The net proceeds of approximately $51.2 million (after payment of the underwriting discount, but excluding estimated offering expenses) from this public offering, including the over-allotment, were used (i) to repay the remaining portion outstanding under the bridge credit facility (approximately $39.1 million) that Unitil used to finance the acquisitions of Northern Utilities, Inc. and Granite State Gas Transmission, Inc., which closed on December 1, 2008, and the related costs and expenses and (ii) for other general corporate purposes.
The Common Stock was offered and sold pursuant to shelf registration statements on Form S-3 (File Nos. 333-152823 and 333-158537) filed with the U.S. Securities and Exchange Commission (the Commission). The terms of the Common Stock are set forth in the prospectus filed May 21, 2009 with the Commission pursuant to Rule 424(b)(5) under the Securities Act of 1933, as amended.
Item 9.01 | Financial Statements and Exhibits |
(d) Exhibits
Exhibit No. |
Description | |
99.1 |
Press Release dated June 23, 2009. |
SIGNATURES
Pursuant to the requirements of the Securities Exchange Act of 1934, the Registrant has duly caused this report to be signed on its behalf by the undersigned, hereunto duly authorized.
UNITIL CORPORATION | ||
By: | /s/ Mark H. Collin | |
Mark H. Collin Senior Vice President, Chief Financial Officer and Treasurer |
Date: June 24, 2009
EXHIBIT INDEX
Exhibit No. |
Description | |
99.1 |
Press Release dated June 23, 2009. |
Exhibit 99.1
For Immediate Release
Contact:
Mark H. Collin
603-773-6612
collin@unitil.com
Unitil Announces Exercise of Over-Allotment Option by Underwriters
Hampton, NH June 23, 2009: Unitil Corporation (NYSE:UTL) today announced that its underwriters exercised an over-allotment option to purchase an additional 300,000 shares of its common stock.
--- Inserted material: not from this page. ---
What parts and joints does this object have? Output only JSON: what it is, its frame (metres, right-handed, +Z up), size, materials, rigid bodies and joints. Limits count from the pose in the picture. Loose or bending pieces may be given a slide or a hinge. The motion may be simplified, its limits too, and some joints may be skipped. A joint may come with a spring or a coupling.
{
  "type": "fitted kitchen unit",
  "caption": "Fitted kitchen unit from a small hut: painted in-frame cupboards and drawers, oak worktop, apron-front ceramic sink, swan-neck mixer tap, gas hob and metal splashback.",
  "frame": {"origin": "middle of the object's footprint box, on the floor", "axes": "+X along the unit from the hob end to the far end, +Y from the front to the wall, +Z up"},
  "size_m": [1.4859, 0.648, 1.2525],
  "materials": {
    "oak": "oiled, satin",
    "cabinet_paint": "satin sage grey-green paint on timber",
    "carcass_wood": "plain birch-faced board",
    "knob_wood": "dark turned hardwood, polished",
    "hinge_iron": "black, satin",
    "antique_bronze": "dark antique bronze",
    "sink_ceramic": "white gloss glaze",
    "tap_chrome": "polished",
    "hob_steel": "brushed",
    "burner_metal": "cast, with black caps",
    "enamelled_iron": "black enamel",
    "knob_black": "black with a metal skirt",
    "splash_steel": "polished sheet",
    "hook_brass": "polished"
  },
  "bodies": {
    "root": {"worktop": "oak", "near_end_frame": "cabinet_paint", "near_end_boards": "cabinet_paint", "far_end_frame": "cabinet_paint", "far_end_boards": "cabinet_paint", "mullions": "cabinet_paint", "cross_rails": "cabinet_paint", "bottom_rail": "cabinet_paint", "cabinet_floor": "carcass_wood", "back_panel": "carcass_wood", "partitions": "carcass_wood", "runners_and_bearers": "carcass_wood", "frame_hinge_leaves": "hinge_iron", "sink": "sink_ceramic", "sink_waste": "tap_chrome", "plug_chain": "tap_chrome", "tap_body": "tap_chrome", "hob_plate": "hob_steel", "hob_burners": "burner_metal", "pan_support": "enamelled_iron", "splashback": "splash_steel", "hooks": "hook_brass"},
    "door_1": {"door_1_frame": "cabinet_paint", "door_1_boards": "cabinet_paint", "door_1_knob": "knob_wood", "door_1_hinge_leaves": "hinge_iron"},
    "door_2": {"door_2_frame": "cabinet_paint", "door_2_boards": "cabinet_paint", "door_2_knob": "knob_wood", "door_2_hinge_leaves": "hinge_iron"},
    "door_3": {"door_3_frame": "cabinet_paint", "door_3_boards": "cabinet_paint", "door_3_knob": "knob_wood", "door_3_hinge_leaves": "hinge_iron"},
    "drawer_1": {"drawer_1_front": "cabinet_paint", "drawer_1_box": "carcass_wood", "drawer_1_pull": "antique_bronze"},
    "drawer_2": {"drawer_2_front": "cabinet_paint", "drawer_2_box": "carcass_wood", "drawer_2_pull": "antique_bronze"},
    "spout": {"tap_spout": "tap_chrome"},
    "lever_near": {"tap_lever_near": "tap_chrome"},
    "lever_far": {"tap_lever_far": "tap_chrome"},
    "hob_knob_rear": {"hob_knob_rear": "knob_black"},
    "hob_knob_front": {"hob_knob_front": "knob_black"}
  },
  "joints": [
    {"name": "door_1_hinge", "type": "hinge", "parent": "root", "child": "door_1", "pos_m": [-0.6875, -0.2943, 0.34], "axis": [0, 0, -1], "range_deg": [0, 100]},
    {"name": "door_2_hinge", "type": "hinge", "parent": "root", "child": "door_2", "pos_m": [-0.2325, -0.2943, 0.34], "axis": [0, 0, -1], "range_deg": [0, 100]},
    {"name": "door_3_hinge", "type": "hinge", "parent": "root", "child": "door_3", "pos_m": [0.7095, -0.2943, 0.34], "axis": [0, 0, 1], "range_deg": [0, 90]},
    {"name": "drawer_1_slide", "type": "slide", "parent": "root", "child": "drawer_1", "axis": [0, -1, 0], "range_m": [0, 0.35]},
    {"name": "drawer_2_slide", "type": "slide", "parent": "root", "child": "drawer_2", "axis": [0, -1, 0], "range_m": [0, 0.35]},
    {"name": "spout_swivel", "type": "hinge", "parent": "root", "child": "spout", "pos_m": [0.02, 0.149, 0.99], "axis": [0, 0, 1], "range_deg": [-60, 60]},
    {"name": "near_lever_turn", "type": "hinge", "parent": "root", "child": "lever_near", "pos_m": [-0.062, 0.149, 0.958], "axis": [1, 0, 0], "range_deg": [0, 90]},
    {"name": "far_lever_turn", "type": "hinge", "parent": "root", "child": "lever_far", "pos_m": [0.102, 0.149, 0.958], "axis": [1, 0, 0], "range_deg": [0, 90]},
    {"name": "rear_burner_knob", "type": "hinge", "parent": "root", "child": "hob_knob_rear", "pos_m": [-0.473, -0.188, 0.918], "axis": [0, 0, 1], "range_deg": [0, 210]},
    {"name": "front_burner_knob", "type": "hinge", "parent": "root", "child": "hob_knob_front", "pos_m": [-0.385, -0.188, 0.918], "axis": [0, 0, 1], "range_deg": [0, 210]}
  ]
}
Unitil granted the option to the underwriters in connection with its previously announced public offering of 2,400,000 shares, which priced on May 21, 2009 at a public offering price of $20.00 per share and closed on May 27, 2009. The net proceeds of approximately $51.2 million (after payment of the underwriting discount, but excluding estimated offering expenses) from this public offering, including the over-allotment, were used (i) to repay the remaining portion outstanding under the bridge credit facility (approximately $39.1 million) that Unitil used to finance the acquisitions of Northern Utilities, Inc. and Granite State Gas Transmission, Inc., which closed on December 1, 2008, and the related costs and expenses and (ii) for other general corporate purposes.
RBC Capital Markets Corporation acted as the sole bookrunner for the offering. The co-managers for the offering were Janney Montgomery Scott LLC., Oppenheimer & Co. Inc., Brean Murray, Carret & Co., LLC., and Edward D. Jones & Co., L.P.
A copy of the final prospectus supplement and the accompanying base prospectus relating to this offering may be obtained from RBC Capital Markets Corporation, 3 World Financial Center, 8th Floor, 200 Vesey Street, New York, NY 10281, Attention: Equity Syndicate. Phone: 212-428-6670; or from any of the other underwriters.
This press release shall not constitute an offer to sell or the solicitation of an offer to buy shares of the common stock. The shares were offered and sold pursuant to a prospectus supplement filed as part of a shelf registration statement.
About Unitil
Unitil is a public utility holding company with subsidiaries providing electric and natural gas distribution service in New Hampshire and Massachusetts, natural gas distribution service in Maine and energy services throughout the northeast. Unitil serves approximately 170,000 utility customers in three states. Its utility affiliates include Unitil Energy Systems, Inc., Fitchburg Gas and Electric Light Company, Northern Utilities, Inc. and Granite State Gas Transmission, Inc. Its other subsidiaries include Unitil Service Corp. and its non-regulated business segment Unitil Resources, Inc. Usource L.L.C. is a subsidiary of Unitil Resources, Inc.
Forward Looking Statements:
This press release contains forward-looking statements, which are subject to the risks and inherent uncertainties in predicting future results and conditions. All statements, other than
statements of historical fact, are forward-looking statements. Certain factors that could cause the actual results to differ materially from those projected in these forward-looking statements include, but are not limited to the following: our ability to integrate the business, operations, and personnel of Northern Utilities, Inc. and Granite State Gas Transmission, Inc. and to achieve the estimated potential synergy savings attributable to our acquisition of those entities; our ability to retain existing customers and gain new customers; variations in weather; major storms; changes in the regulatory environment; interest rate fluctuation and credit market concerns; customers preferences on energy sources; general economic conditions; increased competition; fluctuations in supply, demand, transmission capacity and prices for energy commodities; and customers performance under multi-year energy brokering contracts, all of which are difficult to predict, and many of which are beyond the control of Unitil Corporation.